Autre aspect exploré : la programmabilité de la monnaie. Il s’agirait d’automatiser certains paiements, de conditionner des aides sociales à des usages précis, ou de simplifier la gestion comptable des entreprises. Tout cela, sans fragiliser les dépôts des banques commerciales ni bouleverser l’équilibre du système financier.

Deux personnes échangent un café avec paiement sans contact en ville

Vers la disparition de l’argent liquide : simple spéculation ou vrai tournant pour nos sociétés ?

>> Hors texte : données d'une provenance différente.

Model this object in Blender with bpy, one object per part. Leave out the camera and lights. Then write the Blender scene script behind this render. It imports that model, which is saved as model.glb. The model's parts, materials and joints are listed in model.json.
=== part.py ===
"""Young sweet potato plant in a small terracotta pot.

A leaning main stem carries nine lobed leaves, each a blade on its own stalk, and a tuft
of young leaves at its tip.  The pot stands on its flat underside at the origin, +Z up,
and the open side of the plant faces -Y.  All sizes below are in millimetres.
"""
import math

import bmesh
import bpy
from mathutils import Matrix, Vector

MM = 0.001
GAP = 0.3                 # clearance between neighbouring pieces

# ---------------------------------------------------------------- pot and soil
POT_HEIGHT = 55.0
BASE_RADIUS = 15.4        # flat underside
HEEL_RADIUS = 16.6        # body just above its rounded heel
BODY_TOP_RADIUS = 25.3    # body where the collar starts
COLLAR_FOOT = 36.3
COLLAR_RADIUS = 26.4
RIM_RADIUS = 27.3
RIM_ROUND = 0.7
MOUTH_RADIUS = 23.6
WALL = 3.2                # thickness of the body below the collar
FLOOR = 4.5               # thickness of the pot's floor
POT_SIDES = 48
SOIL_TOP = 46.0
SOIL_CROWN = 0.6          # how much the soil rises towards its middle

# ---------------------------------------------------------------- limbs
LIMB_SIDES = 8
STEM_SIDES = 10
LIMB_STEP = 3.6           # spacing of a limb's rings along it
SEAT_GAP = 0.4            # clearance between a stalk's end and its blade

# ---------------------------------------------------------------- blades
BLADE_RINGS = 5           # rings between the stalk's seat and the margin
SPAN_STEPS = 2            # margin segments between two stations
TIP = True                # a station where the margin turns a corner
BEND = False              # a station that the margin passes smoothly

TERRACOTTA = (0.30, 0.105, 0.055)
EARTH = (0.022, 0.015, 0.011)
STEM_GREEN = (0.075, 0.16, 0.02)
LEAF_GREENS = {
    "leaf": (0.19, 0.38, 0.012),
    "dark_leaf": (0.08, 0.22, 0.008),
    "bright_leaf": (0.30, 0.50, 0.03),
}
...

Le débat sur la disparition de l’argent liquide divise, parfois jusqu’à l’excès. D’un côté, il y a ceux qui redoutent une société sous surveillance, où chaque euro laissé trace. De l’autre, ceux qui vantent la sécurité d’un monde sans espèces, moins exposé aux vols et au blanchiment. La question du remplacement de l’argent liquide par la monnaie numérique occupe le devant de la scène à Bruxelles, portée par le parlement européen et la commission européenne.

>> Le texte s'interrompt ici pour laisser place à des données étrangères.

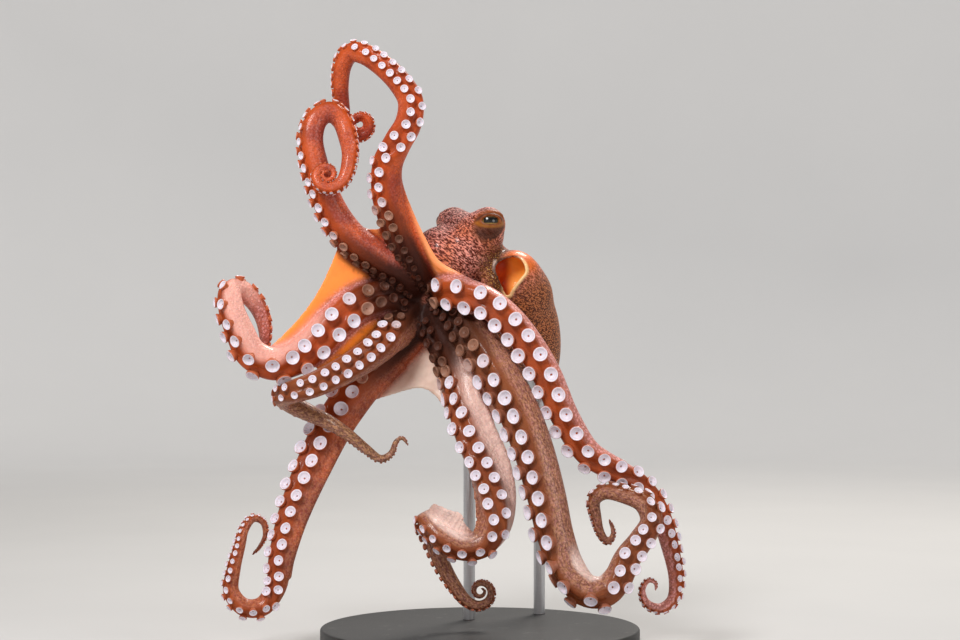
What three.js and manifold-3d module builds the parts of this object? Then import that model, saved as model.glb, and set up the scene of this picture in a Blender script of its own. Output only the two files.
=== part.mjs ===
// A common octopus as a still, life-size model: it hangs as if under water, its arms spread
// towards -Y with the suckers in front, and its head and mantle behind them.
// Two rods on a round base hold it up. Millimetres, +Z up, origin in the middle of the base's underside.
import * as THREE from "three";
import { mergeVertices } from "three/addons/utils/BufferGeometryUtils.js";
import Module from "manifold-3d";

// Driving dimensions.
const GAP = 0.3; // between neighbouring solids
const CROWN_LENGTH = 60; // the stretch of each arm that belongs to the crown
const ARM_CUTS = [0.38, 0.68]; // where an arm is parted, as shares of its length
const TIP_RADIUS = 1.3;
const SLIVER = 0.1; // cuts leave no edge shorter than this
const COIL_STEPS = 8; // knots in each turn of a coiled tip
const WEB_THICKNESS = 3;
const WEB_SETBACK = 0.45; // how far behind an arm's middle the web meets it, in arm radii
const MANTLE_RADIUS = 41;
const MANTLE_FLATNESS = 0.9; // its depth as a share of its width
const EYE_RADIUS = 11;
const EYE_SOCKET_DEPTH = 10; // how far the eyeball's middle lies under the eye bulge's top
const BASE_RADIUS = 160;
const BASE_THICKNESS = 18;
const BASE_CHAMFER = 2;
const ROD_RADIUS = 6;
const SADDLE_RADIUS = 13;
const SADDLE_HEIGHT = 22;
const BALL_SIDES = 14;
const BALL_BANDS = 8;
const ROUND_SIDES = 18; // of the mantle and the rods

// Places of the head and body.
const CROWN_MIDDLE = new THREE.Vector3(-57, 40, 342);
const CROWN_RADII = [32, 18, 34];
const HEAD_MIDDLE = new THREE.Vector3(-10, 56, 399);
const HEAD_RADII = [31, 28, 31];
const MANTLE_FRONT = new THREE.Vector3(12, 58, 389);
const MANTLE_TIP = new THREE.Vector3(72, 112, 256);
const COLLAR_MIDDLE = new THREE.Vector3(34, 48, 369); // the mantle's free front edge bulges round the opening
const COLLAR_RADIUS = 28;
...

La réalité, pourtant, est plus nuancée. Prenons la France : la moitié des paiements de proximité passent encore par les espèces (Banque de France, 2023). L’attachement au billet est fort, pour l’anonymat, la simplicité, l’indépendance technique. Miser uniquement sur le numérique, c’est aussi risquer l’exclusion en cas de panne, de cyberattaque ou pour ceux qui ne maîtrisent pas les outils.

Face à ces défis, les exigences de respect de la vie privée, de garantie du cours légal et d’accessibilité universelle s’imposent dans le débat public. À Bruxelles, on avance avec prudence, entre innovation et vigilance sociale. Imaginer une société sans espèces n’a rien d’un scénario tout tracé : il s’agit d’un processus, tendu entre intérêts économiques, choix politiques et attentes des citoyens.

Voici quelques-unes des raisons qui maintiennent l’argent liquide au cœur de nos usages :

  • Attachement à la liberté d’action qu’offrent les espèces
  • Volonté de bénéficier de la sécurité et de la traçabilité des paiements
  • Préoccupation quant au contrôle démocratique sur la monnaie

La monnaie évolue, mais le billet reste un symbole aussi puissant qu’unique. Qui sait quelle forme prendra notre portefeuille dans dix ans ? L’histoire, elle, n’a pas encore livré son verdict.